OK, so changing to a four-cut system might entail reseeding some fields with a newer, four-cut capable variety. Which ones will you select? This is where you can practise grass indexing: identify the fields that are nearing the ends of their productive lives (and therefore ripe for reseeding), as well as those that are likely to be the most efficient at filling the clamp.

Another application for indexing is in better understanding the capabilities and performance of the fields at your disposal. Unless you’re very lucky, you’ll have certain fields on your farm (the field names might be a clue – Starvall, for example) that thanks to poor soil or drainage, stubbornly refuse to show benefit from the resources applied. So concentrate your efforts on fields that you know can be improved, and whose performance can be sustained.

Think Different

What about those alternatives? Can you fill in more of the demand curve with (home-grown) silage alternatives?

Yes. Don’t be afraid to think beyond silage. Short-rotation options might include winter brassicas, for example, or even Italian ryegrass and forage rape. What’s key about these is the flexibility they lend to your plan – they’re easy to switch in and out. They also provide a different plane of nutrition, which – depending on your production goals – might be the ‘missing link’ in achieving your unit’s potential.

Weather

You can’t plan for it. You can’t plan without it. We’re in Britain, for a start. The added complication is that climate change is happening.
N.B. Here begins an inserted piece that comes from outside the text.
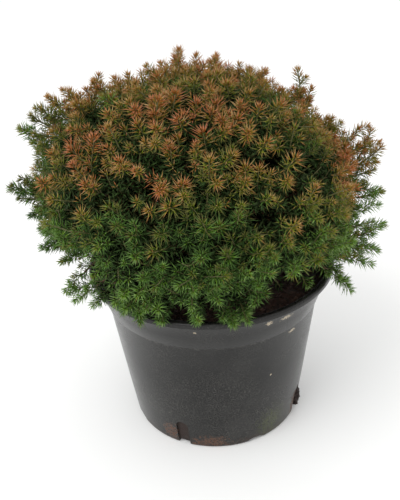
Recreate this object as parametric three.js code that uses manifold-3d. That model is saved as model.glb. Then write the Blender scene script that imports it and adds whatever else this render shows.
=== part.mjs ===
// A dwarf Japanese cedar, a low round bush of dense shoots, in a black plastic nursery pot.
// Millimetres, +Z up. The origin is the centre of the pot's flat underside, and -Y is the front.
// Every limb and mass of foliage is placed from the heart, a point inside the crown above the pot:
// a direction from it is an azimuth (degrees from +X towards +Y) and an elevation.

import * as THREE from 'three';
import { mergeVertices } from 'three/addons/utils/BufferGeometryUtils.js';
import Module from 'manifold-3d';

const wasm = await Module();
wasm.setup();

// Pot
const POT_HEIGHT = 136;
const RIM_RADIUS = 95;
const LIP_ROUND = 2.2;
const LIP_DEPTH = 5;
const LIP_EDGE = 0.7;
const BAND_TOP_RADIUS = 91.6;
const BAND_FOOT_RADIUS = 83.6;
const BAND_DEPTH = 28.8;
const BAND_STEP = 0.9;
const BASE_RADIUS = 69;
const BASE_ROUND = 2;
const POT_WALL = 1.8;
const POT_FLOOR = 2.4;
const POT_SIDES = 40;

// Drain openings in the pot's foot: slots between arches, counted from the front to the right
const DRAIN_COUNT = 4;
const SLOT_ANGLE = -24.5;
const SLOT_WIDTH = 8.5;
const SLOT_HEIGHT = 22;
const ARCH_ANGLE = 24;
const ARCH_WIDTH = 15;
const ARCH_HEIGHT = 3.6;
const DRAIN_INSET = 6;

// Compost
const COMPOST_LEVEL = 124;
const COMPOST_SIDES = 28;
const COMPOST_FLAT_RADIUS = 18;
const COMPOST_RINGS = [0.86, 0.72, 0.55, 0.38];
const COMPOST_ROUGHNESS = 1.6;
const FIT_GAP = 0.35;

// Crown
const HEART = new THREE.Vector3(-8, 0, 172);
const CROWN_CENTRE = new THREE.Vector3(-10, 0, 199);
const CROWN_RADII = new THREE.Vector3(129, 125, 83);
const SKIRT_RISE = 14;
const SKIRT_FULL_ELEVATION = -18;
const SWELLS = [
  { name: 'left shoulder', azimuth: 168, elevation: 35, rise: 11, spread: 13 },
  { name: 'left notch', azimuth: -161, elevation: 7, rise: -15, spread: 11 },
  { name: 'left underside', azimuth: -158, elevation: -16, rise: -8, spread: 11 },
  { name: 'right side', azimuth: -22, elevation: 4, rise: 14, spread: 15 },
  { name: 'right droop', azimuth: -14, elevation: -14, rise: 20, spread: 15 },
  { name: 'right shoulder hollow', azimuth: 6, elevation: 34, rise: -14, spread: 11 },
  { name: 'top tuft', azimuth: 100, elevation: 66, rise: 6, spread: 9 },
];

// Leading shoots that stand out of the rounded outline, each with its tip's distance from the heart
const LEADERS = [
  { name: 'left arm', azimuth: -174, elevation: 16, reach: 139 },
  { name: 'left upper tip', azimuth: 169, elevation: 27, reach: 148 },
  { name: 'left shoulder', azimuth: 156, elevation: 34, reach: 147 },
  { name: 'left top', azimuth: 138, elevation: 40, reach: 138 },
  { name: 'top tip', azimuth: 98, elevation: 61, reach: 127 },
  { name: 'top middle', azimuth: 72, elevation: 59, reach: 122 },
  { name: 'upper right leader', azimuth: 36, elevation: 42, reach: 137 },
  { name: 'right top leader', azimuth: 4, elevation: 23, reach: 142 },
  { name: 'right upper arm', azimuth: -4, elevation: 6, reach: 140 },
  { name: 'right lower arm', azimuth: -13, elevation: -3, reach: 138 },
  { name: 'right low', azimuth: -8, elevation: -14, reach: 138 },
  { name: 'right droop', azimuth: -23, elevation: -18, reach: 128 },
  { name: 'left low', azimuth: -170, elevation: -5, reach: 121 },
  { name: 'left droop', azimuth: -166, elevation: -25, reach: 119 },
  { name: 'front left droop', azimuth: -108, elevation: -16, reach: 114 },
  { name: 'front droop', azimuth: -92, elevation: -17, reach: 115 },
  { name: 'front right droop', azimuth: -74, elevation: -18, reach: 114 },
];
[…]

What you can do is to make every effort to make your plan resilient. It doesn’t matter if you have to change tack. What does matter is that you’re able to, because your plan is flexible enough to allow it.

What does that mean in practice? Everything we’ve just talked about. Confident and competent planning around each element is what will see you through.

Barmix Grass

For example: 

  • in using your grass indexing to prioritise field use, maintenance and reseeding, you can make a fundamental commitment to ensuring a renewal/reseeding rate of 10-15 per cent of your grassland each year.
  • In turn, that allows you to select newer varieties that permit more varied strategies (such as four-cut silage) or to mixtures that will stand up better to extended dry periods.
  • Move away from uniform PRG and towards a patchwork approach: deeper-rooting species for lighter soils, able to see the pasture through a dry spell, saving the heavier soils for diploid and tetraploid mixes – these you can shut off during a summer dry spell, without affecting production goals.
  • Then there’s the multi-species approach, offered by something like Barmix. Originally we developed it to tackle upland farming challenges, such as thin, shallow soils. But its constituent species – cocksfoot, timothy and tall fescues, over a mixed diploid/tetraploid ryegrass base – take other challenges in their stride. Strong, deep roots, with access to water lower down in the soil profile, keep that sward productive under lower rainfall.
  • Practise that forage rotation. Bring alternatives into mix: different nutrition, weed control, break crop, soil health. Not only does it help weather-proof your grassland plan, but it adds those all-important different dimensions that can even help you realise production goals you might have thought were impossible.

In short, there’s a plan for your farm. You just need to discover it.